▸ Directions for this task
Look through the listing below and give the number of lines that hold "with". Say nothing more.

>> BEGIN Input

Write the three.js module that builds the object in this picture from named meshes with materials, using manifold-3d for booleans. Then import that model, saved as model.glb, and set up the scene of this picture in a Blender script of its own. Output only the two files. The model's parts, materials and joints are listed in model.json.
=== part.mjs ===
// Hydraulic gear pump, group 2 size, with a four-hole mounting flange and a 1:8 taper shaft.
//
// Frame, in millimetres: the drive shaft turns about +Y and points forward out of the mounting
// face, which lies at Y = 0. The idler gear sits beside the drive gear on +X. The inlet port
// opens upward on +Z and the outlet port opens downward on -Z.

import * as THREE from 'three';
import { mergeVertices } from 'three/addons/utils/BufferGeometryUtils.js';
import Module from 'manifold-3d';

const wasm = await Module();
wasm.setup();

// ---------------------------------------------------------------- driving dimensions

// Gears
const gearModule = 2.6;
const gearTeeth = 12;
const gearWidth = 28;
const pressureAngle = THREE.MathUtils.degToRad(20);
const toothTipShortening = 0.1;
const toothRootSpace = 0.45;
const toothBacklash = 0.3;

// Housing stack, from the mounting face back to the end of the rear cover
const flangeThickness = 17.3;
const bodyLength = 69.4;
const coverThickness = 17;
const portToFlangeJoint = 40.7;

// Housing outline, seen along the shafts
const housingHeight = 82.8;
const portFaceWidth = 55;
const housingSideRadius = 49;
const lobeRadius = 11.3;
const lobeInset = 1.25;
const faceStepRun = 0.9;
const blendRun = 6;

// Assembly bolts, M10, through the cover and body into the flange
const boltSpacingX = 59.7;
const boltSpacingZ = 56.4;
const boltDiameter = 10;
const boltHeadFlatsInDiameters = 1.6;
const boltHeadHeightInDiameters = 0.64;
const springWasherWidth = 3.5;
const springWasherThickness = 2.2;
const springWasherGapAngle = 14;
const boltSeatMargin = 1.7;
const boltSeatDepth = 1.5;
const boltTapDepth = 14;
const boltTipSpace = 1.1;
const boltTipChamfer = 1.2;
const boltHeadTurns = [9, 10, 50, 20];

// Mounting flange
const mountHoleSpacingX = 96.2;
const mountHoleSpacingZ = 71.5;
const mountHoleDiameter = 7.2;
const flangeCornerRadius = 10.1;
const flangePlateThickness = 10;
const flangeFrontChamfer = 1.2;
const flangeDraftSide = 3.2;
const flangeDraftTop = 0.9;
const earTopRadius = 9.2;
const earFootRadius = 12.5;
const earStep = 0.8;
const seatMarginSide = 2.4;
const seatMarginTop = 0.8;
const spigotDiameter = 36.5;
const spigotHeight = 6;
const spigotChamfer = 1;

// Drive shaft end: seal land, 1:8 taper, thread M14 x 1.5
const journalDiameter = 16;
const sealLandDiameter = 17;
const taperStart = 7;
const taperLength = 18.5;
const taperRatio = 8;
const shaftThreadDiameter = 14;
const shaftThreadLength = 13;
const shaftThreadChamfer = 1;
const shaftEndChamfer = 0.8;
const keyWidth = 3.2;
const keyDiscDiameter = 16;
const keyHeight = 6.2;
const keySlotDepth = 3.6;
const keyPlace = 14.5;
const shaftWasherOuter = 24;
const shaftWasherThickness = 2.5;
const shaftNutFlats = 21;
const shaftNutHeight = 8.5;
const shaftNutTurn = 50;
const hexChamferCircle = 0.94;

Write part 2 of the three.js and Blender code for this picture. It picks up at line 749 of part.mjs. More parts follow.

>> END Input

▸ Expected answer
2